The next morning, I made my way to a supermarket. Fans of the old blog may recall that a certain supermarket featured rather heavily; however, it wasn’t that one. That one is slightly out of reach from my new abode, and so I was trying another to see if it would prove sufficient for my shopping needs. And it had all of the items on my shopping list, and so I was quite content as I made my way to the checkout. I placed my items on the conveyor belt, placed them into bags as the assistant whipped them through, and then completely forgot my PIN and had to leave without my shopping. Or any dignity whatsoever.

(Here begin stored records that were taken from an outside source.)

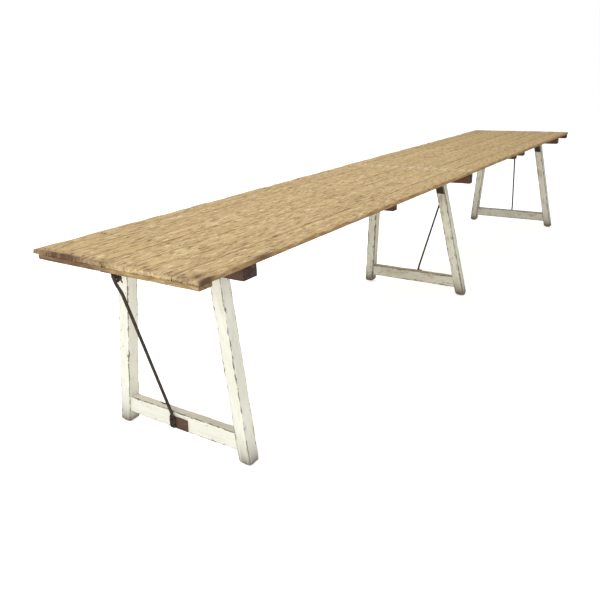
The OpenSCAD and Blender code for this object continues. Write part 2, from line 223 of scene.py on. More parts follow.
# %% [markdown]
# ## Helpers for finished pieces
# A finished piece sits at the origin with its place in its mesh, wears one material, stands for
# the solids it was made from, and rides on their body. One helper does all of that. Two more read
# a solid's points, and find its nail heads: each head's flat rim is a cluster of points level
# with the top, and the middle of the cluster's box is the middle of the nail.

# %% Finishing a piece
RIM_DEPTH = 0.0003
HEAD_REACH = 0.008


def finish_piece(name, mesh, material, nodes, smooth=True):
    mesh.materials.clear()
    mesh.materials.append(material)
    mesh.polygons.foreach_set("use_smooth", [smooth] * len(mesh.polygons))
    mesh.update()
    piece = bpy.data.objects.new(name, mesh)
    bpy.context.collection.objects.link(piece)
    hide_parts(*nodes)
    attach(piece, BODY_OF[nodes[0]])
    return piece


def mesh_points(mesh):
    flat = np.zeros(len(mesh.vertices) * 3)
    mesh.vertices.foreach_get("co", flat)
    return flat.reshape(-1, 3)


def node_points(node):
    return mesh_points(frame["nodes"][node].data)


def nail_places(node):
    """Centres of the nail heads of a node, from the points of its flat upper rims."""
    points = node_points(node)
    rims = points[points[:, 2] > TOP_Z - RIM_DEPTH]
    places = []
    for point in rims:
        if not any(np.abs(point[:2] - p[:2]).max() < HEAD_REACH for p in places):
            places.append(point)
    centres = []
    for place in places:
        near = np.abs(rims[:, :2] - place[:2]).max(axis=1) < HEAD_REACH
        low, high = rims[near].min(axis=0), rims[near].max(axis=0)
        centres.append((low + high) / 2)
    return np.array(centres)


NAILS = {node: nail_places(node) for node in ("near_nails", "far_nails")}
ALL_NAILS = np.vstack(list(NAILS.values()))
print("nail heads found:", {node: len(at) for node, at in NAILS.items()})

# %% [markdown]
# ## Small helpers for node trees
# A material is a tree of nodes, and writing out each node and link by hand is long. These helpers
# add a node, do one sum, make a smooth ramp, mix two colours, read a stretched noise or start a
# group, so each material below reads as a short recipe.

# %% Node helpers


def set_inputs(node, values):
    for key, value in values.items():
        node.inputs[key].default_value = value


def add_node(tree, kind, **settings):
    node = tree.nodes.new(kind)
    for key, value in settings.items():
        setattr(node, key, value)
    return node


def math_node(tree, operation, a, b=None, clamp=False):
    node = add_node(tree, "ShaderNodeMath", operation=operation, use_clamp=clamp)
    for socket, value in zip(node.inputs, (a, b)):
        if value is None:
            continue
        if isinstance(value, (int, float)):
            socket.default_value = value
        else:
            tree.links.new(value, socket)
    return node.outputs[0]


def steps(tree, value, low, high, to_low=0.0, to_high=1.0):
    """Smooth ramp of value from low to high."""
    node = add_node(tree, "ShaderNodeMapRange", interpolation_type="SMOOTHSTEP")
    set_inputs(node, {1: low, 2: high, 3: to_low, 4: to_high})
    tree.links.new(value, node.inputs[0])
    return node.outputs[0]


def mix_colour(tree, factor, a, b, blend="MIX"):
    node = add_node(tree, "ShaderNodeMix", data_type="RGBA", blend_type=blend)
    for socket, value in ((node.inputs[0], factor), (node.inputs[6], a), (node.inputs[7], b)):
        if isinstance(value, (int, float)):
            socket.default_value = value
        elif isinstance(value, tuple):
            socket.default_value = (*value, 1)
        else:
            tree.links.new(value, socket)
    return node.outputs[2]


def noise_at(tree, vector, stretch, detail=3.0, rough=0.55, distortion=0.0):
    """Noise of unit scale on a vector that is stretched by three factors."""
    scaled = add_node(tree, "ShaderNodeVectorMath", operation="MULTIPLY")
    scaled.inputs[1].default_value = stretch
    tree.links.new(vector, scaled.inputs[0])
    noise = add_node(tree, "ShaderNodeTexNoise")
    set_inputs(noise, {"Scale": 1.0, "Detail": detail, "Roughness": rough, "Distortion": distortion})
    tree.links.new(scaled.outputs[0], noise.inputs["Vector"])
    return noise.outputs[0]


def group_with(name, inputs, outputs):
    tree = bpy.data.node_groups.new(name, "ShaderNodeTree")
    for label, kind, value in inputs:
        socket = tree.interface.new_socket(label, in_out="INPUT", socket_type=kind)
        if value is not None:
            socket.default_value = value
    for label, kind in outputs:
        tree.interface.new_socket(label, in_out="OUTPUT", socket_type=kind)
    ins = tree.nodes.new("NodeGroupInput")
    outs = tree.nodes.new("NodeGroupOutput")
    return tree, ins, outs


print("node helpers ready")

# %% [markdown]
# ## Grain, the pattern under everything wooden
# Weathered softwood shows long soft bands, short dark pores between raised fibres, pale scuffs
# and broad stains. Each is a noise squeezed across the grain. They share one node group, so the
# boards, the battens and the bare patches of the painted legs all have the same wood in them.
# Its coordinates come from an attribute that runs along each piece of timber, with its own
# start for each piece, so no two boards match and a leaning leg has grain that leans with it.

# %% Grain group


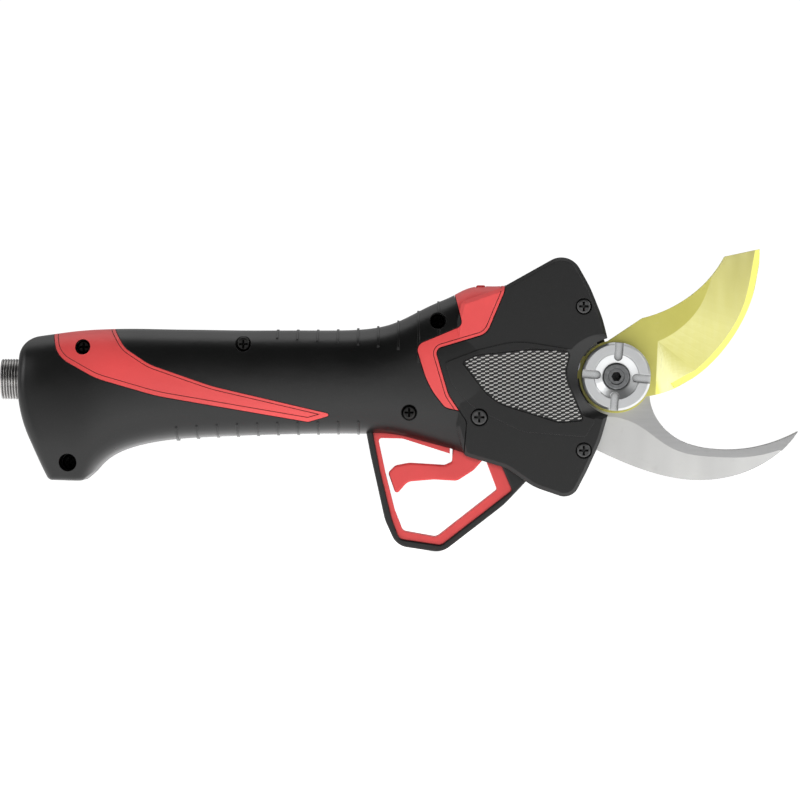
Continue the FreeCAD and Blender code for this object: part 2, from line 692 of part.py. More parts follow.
def link_plates():
    a = math.radians(LINK_DEG)
    far = (CRANK_PIN[0] - LINK_LENGTH * math.cos(a), CRANK_PIN[1] - LINK_LENGTH * math.sin(a))
    out = []
    for y0, y1 in LINK_Y:
        bar = capsule(CRANK_PIN, far, 3.4, y0, y1).fuse(rod_y(5.0, far[0], far[1], y0, y1))
        bar = bar.fuse(rod_y(4.0, CRANK_PIN[0], CRANK_PIN[1], y0, y1))
        bar = bar.cut(rod_y(OPEN_EYE_R, far[0], far[1], y0 - 1, y1 + 1))
        hole = rod_y(CRANK_PIN_R + FIT, CRANK_PIN[0], CRANK_PIN[1], y0 - 1, y1 + 1)
        out.append(bar.cut(hole))
    return out


def push_rod():
    rod = turned_x([
        (ROD[0], 6.0), (ROD[0], ROD_R), (ROD[1] - 1, ROD_R), (ROD[1], ROD_R - 1), (ROD[1], 0),
        (-68.0, 0), (-68.0, 4.6), (-84.0, 4.6), (-84.0, 6.0),
    ], AXIS_Z)
    lug = capsule((ROD[1] - 1.5, AXIS_Z), (CLEVIS_X, AXIS_Z), 4.4, *BLADE_Y)
    lug = lug.cut(rod_x(ROD_R - 0.5, -84, -66.6))
    rod = rod.fuse(lug)
    return rod.cut(rod_y(CLEVIS_PIN_R, CLEVIS_X, AXIS_Z, -8, 2))


def gear_outline(teeth, pitch_r, rise, drop, half_width, flare):
    """Closed tooth outline in the YZ plane about the drive line."""
    points = []
    for i in range(teeth):
        a = 2 * math.pi * i / teeth
        for r, w in ((pitch_r - drop, -half_width - flare), (pitch_r + rise, -half_width + flare),
                     (pitch_r + rise, half_width - flare), (pitch_r - drop, half_width + flare)):
            b = a + w / r
            points.append(V(0, r * math.cos(b), r * math.sin(b)))
    return Part.makePolygon(points + [points[0]])


def gear(teeth, rise, drop, half_width, flare, x0, x1):
    pitch_r = MODULE * teeth / 2
    face = Part.Face(gear_outline(teeth, pitch_r, rise, drop, half_width, flare))
    body = face.extrude(V(x1 - x0, 0, 0))
    body.translate(V(x0, 0, AXIS_Z))
    return body


def planet_spots():
    spots = []
    for i in range(3):
        a = math.radians(90 + 120 * i)
        spots.append((PLANET_ORBIT * math.cos(a), PLANET_ORBIT * math.sin(a)))
    return spots


def gear_train():
    x0, x1 = GEARS
    sun = gear(SUN_TEETH, 0.35, 0.5, 0.30, 0.12, x0, x1)
    save("sun_gear", sun.cut(rod_x(2.0, x0 - 1, x1 + 1)))
    for i, (y, z) in enumerate(planet_spots()):
        planet = gear(PLANET_TEETH, 0.35, 0.5, 0.30, 0.12, x0, x1)
        planet = planet.cut(rod_x(1.5 + FIT, x0 - 1, x1 + 1))
        planet.translate(V(0, y, z))
        save("planet_gear_%d" % (i + 1), planet)
    case = rod_x(GEARBOX_R, *GEARBOX)
    spaces = gear(RING_TEETH, 0.5, 0.35, 0.48, 0.12, x0 - 0.5, x1 + 0.5)
    spaces.rotate(V(0, 0, AXIS_Z), V(1, 0, 0), 180 / RING_TEETH)
    case = case.cut(spaces)
    case = case.cut(rod_x(2.6, GEARBOX[0] - 1, x0))
    case = case.cut(rod_x(12.6, x1 + 0.4, -112.0))
    case = case.cut(rod_x(9.0, -113.0, GEARBOX[1] + 1))
    save("ring_gear_case", case)
    carrier = rod_x(11.3, x1 + 0.6, x1 + 4.0)
    for y, z in planet_spots():
        carrier = carrier.fuse(rod_x(1.5, x0 + 0.4, x1 + 2, y, AXIS_Z + z))
    save("planet_carrier", carrier.cut(rod_x(SCREW_R, x1, x1 + 6)))
    screw = rod_x(SCREW_R, x1 + 0.6, SCREW_END)
    screw = screw.fuse(rod_x(5.0, x1 + 4.0, -112.0))
    save("ball_screw", screw)
    save("screw_bearing", tube_x(9.0, SCREW_R + FIT, -111.9, GEARBOX[1]))


def motor():
    x0, x1 = MOTOR
    save("motor_can", tube_x(MOTOR_R, 12.9, x0, x1))
    caps = []
    for a, b in ((x0, x0 + 2.5), (x1 - 2.5, x1)):
        caps.append(tube_x(12.9, 2.0 + FIT, a, b))
    save("motor_caps", *caps)
    core = tube_x(12.9, 7.4, x0 + 7, x1 - 7)
    coils = []
    for i in range(6):
        slot = box(x0 + 4, x1 - 4, 8.3, 11.6, -1.9, 1.9)
        slot.translate(V(0, 0, AXIS_Z))
        slot.rotate(V(0, 0, AXIS_Z), V(1, 0, 0), 60 * i)
        core = core.cut(slot)
        coils.append(slot)
    save("stator_core", core)
    save("stator_coils", *coils)
    shaft = rod_x(2.0, x0 - 1.5, GEARS[1])
    save("rotor_core", shaft.fuse(rod_x(5.4, x0 + 7, x1 - 7)))
    save("rotor_magnets", tube_x(6.9, 5.4, x0 + 7.5, x1 - 7.5))


def drive_line():
    save("link_plates", *link_plates())
    save("push_rod", push_rod())
    save("ball_nut", tube_x(6.0, SCREW_R + FIT, ROD[0], -84.0))
    save("clevis_pin", rod_y(CLEVIS_PIN_R, CLEVIS_X, AXIS_Z, LINK_Y[0][0], LINK_Y[1][1]))
    save("rod_guide_bush", tube_x(10.0, ROD_R + FIT, -91.0, -81.0))
    gear_train()
    motor()


# ---------------------------------------------------------------- connector and controls

def connector():
    profile = [(PLUG_START + PLUG_DEPTH, PLUG_BORE), (PLUG_START, PLUG_BORE)]
    profile += [(PLUG_START, PLUG_R - 0.4), (PLUG_START + 0.4, PLUG_R)]
    for i in range(7):
        x = PLUG_START + 0.5 + i
        profile += [(x, PLUG_R), (x + 0.35, PLUG_R - 0.4), (x + 0.7, PLUG_R)]
    profile += [(-205.5, PLUG_R), (-205.5, 5.6), (PLUG_START + PLUG_DEPTH, 5.6)]
    save("connector_shell", turned_x(profile, PLUG_Z))
    insert = rod_x(5.55, PLUG_START + PLUG_DEPTH, -206.0, z=PLUG_Z)
    contacts = []
    for i in range(4):
        a = math.radians(45 + 90 * i)
        y = 3.1 * math.cos(a)
        z = PLUG_Z + 3.1 * math.sin(a)
        insert = insert.cut(rod_x(1.0, -216, -205, y, z))
        tube = rod_x(1.0, PLUG_START + PLUG_DEPTH, -204.6, y, z)
        contacts.append(tube.cut(rod_x(0.6, -216, -209, y, z)))
    save("connector_insert", insert)
    save("connector_contacts", *contacts)
    save("connector_locknut", tube_x(8.9, PLUG_R + 0.02, -211.3, -208.3, z=PLUG_Z))


def electronics(inner):
    board = box(-203, -187, 3.0, 4.6, -26, 6)
    save("control_board", board)
    parts = []
    for x, z in ((-199.0, -6.0), (-191.0, -6.0)):
        parts.append(rod_y(3.2, x, z, -7.0, 2.95))
    parts.append(box(-201, -196, 1.6, 2.95, -20, -15))
    parts.append(box(-194, -189, 1.9, 2.95, -21, -14))
    parts.append(box(-57, -53, -2, 2, -19.6, -18.4))
    save("board_parts", *parts)
    leads = []
    for i, z in enumerate((1.5, -3.5)):
        leads.append(rod_between(V(-203.8, 2.2, z), V(-203.8, 3.6, z + 1.5), 0.6))
    for i in range(3):
        z = -6.0 + 3.7 * i
        leads.append(rod_between(V(-186.2, 3.8, z), V(-184.7, 6.6, z), 0.6))
    save("inner_leads", *leads)
    tray = box(-57.0, -43.0, -14, 14, 17.8, 18.8)
    save("switch_board", tray.common(inner))
    switch = box(-52.0, -46.0, -3.0, 3.0, 18.8, 22.2)
    save("button_switch", switch.fuse(Part.makeCylinder(1.5, 1.0, V(-48.9, 0, 22.1))))


def mode_button():
    button = box(-50.6, -47.2, -3.5, 3.5, 24.2, 33.3)
    edges = [e for e in button.Edges if e.CenterOfMass.z > 25]
    return button.makeFillet(0.7, edges)


def trigger_parts():
    x, z = TRIGGER_PIVOT
    lever = plate(TRIGGER, -5.5, 5.5)
    edges = [e for e in lever.Edges if abs(abs(e.CenterOfMass.y) - 5.5) < 1e-3
             and e.CenterOfMass.z < -31.0 and e.Length > 1.5]
    try:
        lever = lever.makeFillet(0.8, edges)
    except Part.OCCError:
        print("trigger left without rounding")
    lever = lever.cut(rod_y(1.5 + FIT, x, z, -8, 8))
    lever = lever.cut(rod_y(1.6, -55.0, -26.5, -2, 2))
    lever = lever.cut(rod_y(3.1, x, z, 3.2, 6))
    save("trigger", lever)
    save("trigger_magnet", rod_y(1.6, -55.0, -26.5, -2, 2))
    save("trigger_pin", rod_y(1.5, x, z, -12, 12))
    rings = []
    for i in range(3):
        ring = rod_y(2.9, x, z, 3.4 + 0.7 * i, 3.9 + 0.7 * i)
        rings.append(ring.cut(rod_y(1.9, x, z, 3, 9)))
    save("trigger_spring", *rings)


def main():
    os.makedirs("parts", exist_ok=True)
    parts = housing()
    handle_halves(parts)
    trims(parts)
    head_covers(parts)
    badges()
    guards(parts)
    screws()
    cutting_head()
    drive_line()
    connector()
    electronics(parts["inner"])
    save("mode_button", mode_button())
    trigger_parts()


main()
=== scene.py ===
import bmesh
import bpy
import math
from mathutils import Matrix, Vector
from mathutils.bvhtree import BVHTree


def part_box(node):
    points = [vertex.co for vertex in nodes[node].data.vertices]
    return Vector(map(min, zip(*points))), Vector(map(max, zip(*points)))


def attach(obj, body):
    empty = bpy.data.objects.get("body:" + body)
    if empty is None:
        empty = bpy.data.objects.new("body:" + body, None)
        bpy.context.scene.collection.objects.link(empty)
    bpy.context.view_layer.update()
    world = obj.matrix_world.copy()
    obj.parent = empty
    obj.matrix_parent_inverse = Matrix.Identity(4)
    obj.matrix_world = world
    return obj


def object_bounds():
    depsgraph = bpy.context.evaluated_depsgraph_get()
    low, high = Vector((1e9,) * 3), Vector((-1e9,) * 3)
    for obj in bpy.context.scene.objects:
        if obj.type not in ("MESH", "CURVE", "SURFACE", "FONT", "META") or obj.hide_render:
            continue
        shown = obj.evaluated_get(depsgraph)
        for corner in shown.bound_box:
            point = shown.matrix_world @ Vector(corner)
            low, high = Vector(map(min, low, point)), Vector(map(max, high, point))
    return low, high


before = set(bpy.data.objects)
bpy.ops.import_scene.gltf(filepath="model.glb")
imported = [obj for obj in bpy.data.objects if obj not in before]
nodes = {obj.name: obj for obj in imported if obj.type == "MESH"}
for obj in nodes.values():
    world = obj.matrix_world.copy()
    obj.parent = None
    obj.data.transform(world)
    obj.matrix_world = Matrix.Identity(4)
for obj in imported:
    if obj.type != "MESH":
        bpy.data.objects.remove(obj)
cad_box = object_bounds()
MM = 0.001

# Woven badge mesh, in mm.
PITCH_X = 3.04
PITCH_Z = 0.71
BADGE_START = (-59.0, -18.0)     # X and Z of the first strand
BADGE_HEIGHT = 28
BADGE_COLUMNS = 17
STRAND_HALF_Z = 0.30
STRAND_RISE = 0.16
STRAND_SLANT = 0.09
STRAND_STEPS = 19                # places tried along one strand
STRAND_STEP = 0.1

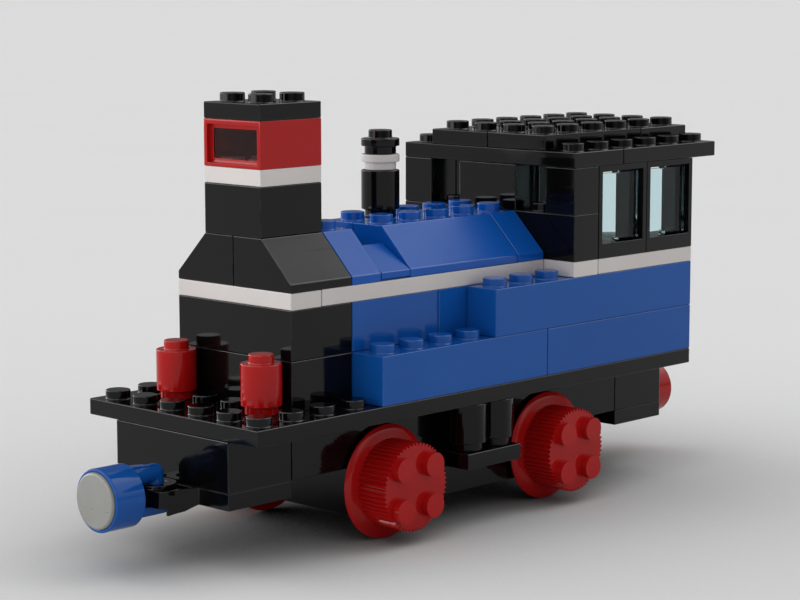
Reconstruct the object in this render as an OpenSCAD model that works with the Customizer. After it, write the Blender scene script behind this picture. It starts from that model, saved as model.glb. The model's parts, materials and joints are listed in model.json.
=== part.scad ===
// Toy train locomotive, built from clutch bricks on a magnet-coupled motor chassis.
// The origin is on the ground, midway between the two axles, on the centre line.
// +X points to the front of the locomotive, +Y to its left side and +Z up.
//
// Brick places are given in grid units: u counts studs back from the front edge of
// the deck, v counts studs out from the centre line and w counts plate heights up
// from the underside of the deck.

/* [Brick grid] */
// Distance between neighbouring studs
pitch = 8; // [7.98:0.01:8.05]
// Height of one plate, a third of a brick
plate_h = 3.2; // [3.15:0.05:3.3]
// Radius of a stud
stud_r = 2.4; // [2.35:0.01:2.4]
// Height of a stud
stud_h = 1.7; // [1.5:0.05:1.75]
// Gap between a brick's side and its grid line
side_gap = 0.1; // [0.08:0.01:0.12]
// Gap between a brick's top and the brick that sits on it
seat_gap = 0.03; // [0.01:0.01:0.05]
// Thickness of a brick's side walls
wall_t = 1.45; // [1.2:0.05:1.45]
// Thickness of a brick's top
top_t = 1.3; // [1:0.05:1.35]
// Outer radius of the tubes under a wide brick
tube_r = 3.2; // [3.1:0.01:3.22]
// Inner radius of those tubes
tube_bore_r = 2.45; // [2.43:0.01:2.5]
// Radius of the pins under a one-stud-wide brick
under_pin_r = 1.55; // [1.4:0.01:1.57]

/* [Sloped and round bricks] */
// Height of the upright lip at the foot of a slope
slope_lip = 1.6; // [1.2:0.1:2]
// Radius of the narrow foot of a round brick
round_foot_r = 3.2; // [3:0.05:3.4]
// Height of the narrow foot of a round brick
round_foot_h = 1.6; // [1.4:0.1:2]
// Height of the small slopes that fill the boiler's notch
small_slope_h = 6.2; // [5.8:0.1:6.4]

/* [Lamp] */
// Height of the lamp housing
lamp_h = 9; // [8.8:0.1:9.6]
// Thickness of the lamp housing's walls
lamp_wall = 1; // [0.8:0.1:1.4]

/* [Cab windows] */
// Width of a window frame's upright stiles
stile_w = 1.25; // [1:0.05:1.5]
// Height of a window frame's sill
sill_h = 3; // [2.8:0.1:3.4]
// Height of a window frame's head rail
head_h = 1.3; // [1.2:0.1:2]
// How far the pane sits behind the frame's outer face
pane_inset = 1.3; // [1:0.1:2]
// Thickness of a pane
pane_t = 1; // [0.8:0.1:1.5]

/* [Wheels and axles] */
// Distance between the two axles
wheelbase = 48; // [47.6:0.1:48.1]
// Radius of a wheel's flange
flange_r = 11.2; // [11:0.05:11.4]
// Height of the deck's underside above the axles
axle_drop = 13.36; // [13.2:0.02:13.4]
// Distance from the centre line to the back of a flange
flange_back = 16.4; // [16.3:0.05:16.6]
// Distance from the centre line to a wheel's outer face
wheel_face = 24.9; // [24.5:0.1:25.2]
// Radius over the ribs of a wheel's drum
drum_r = 8.6; // [8.4:0.05:8.8]
// Depth of those ribs
rib_depth = 0.5; // [0.3:0.05:0.7]
// Number of ribs round a wheel's drum
rib_count = 56; // [40:1:72]
// Height of the studs on a wheel's outer face
wheel_stud_h = 1.5; // [1.4:0.05:1.8]
// Radius of an axle
axle_r = 1.5; // [1.2:0.05:1.6]

/* [Motor and gears] */
// Thickness of the motor casing's walls
casing_wall = 1.5; // [1.2:0.1:1.6]
// Radius of the electric motor
motor_r = 7.2; // [6.5:0.1:7.3]
// Module of the gear teeth
gear_module = 0.6; // [0.6:0.002:0.61]
// Width of every gear's teeth
gear_w = 2.4; // [2:0.1:2.4]
// Radius of the fixed pins that the loose gears turn on
gear_pin_r = 0.9; // [0.7:0.05:1]
// Radius of the motor's shaft
shaft_r = 1; // [0.8:0.05:1]

/* [Magnet couplers] */
// Distance from the origin to a coupler's pivot
pivot_x = 68; // [67.8:0.1:68.2]
// Height of a coupler's centre line below the deck's underside
coupler_drop = 10.35; // [10:0.05:10.5]
// Radius of a coupler's round holder
holder_r = 5.93; // [5.8:0.01:6]
// Distance from the pivot to the holder's back face
holder_back = 7; // [6.9:0.1:7.4]
// Length of the round holder
holder_len = 6.6; // [6.2:0.1:7]
// Radius of a magnet
magnet_r = 5.3; // [5:0.05:5.4]
// How far a magnet stands out of its holder
magnet_proud = 0.6; // [0.3:0.1:1]
// Radius of the pivot hole in a coupling plate's tongue
pivot_hole_r = 2.3; // [2.1:0.05:2.4]

/* [Hidden] */
$fn = 48;

black = "#1b1b1d";
blue = "#1b4fa8";
red = "#b8161b";
white = "#dedad3";
steel = "silver";
brass = "goldenrod";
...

I’m not sure what had happened in the 24 hours between my card-based purchase of the t-shirts and the incident at the checkout to cause me to forget the number. I’ve had the same number for at least three years, and it’s never happened to me before. I explained this to the woman in the bank, hoping that she’d tell me that lots of people who have the same number for years suddenly and inexplicably forget it one day. She told me that she’d never heard of anything like it happening before.

So this is it. There can only be one logical explanation, and that it’s that this is the beginning of the end. I’ve reached some sort of plateau, and now I’m on the way down. And this is the story of my inevitable decline. Join me.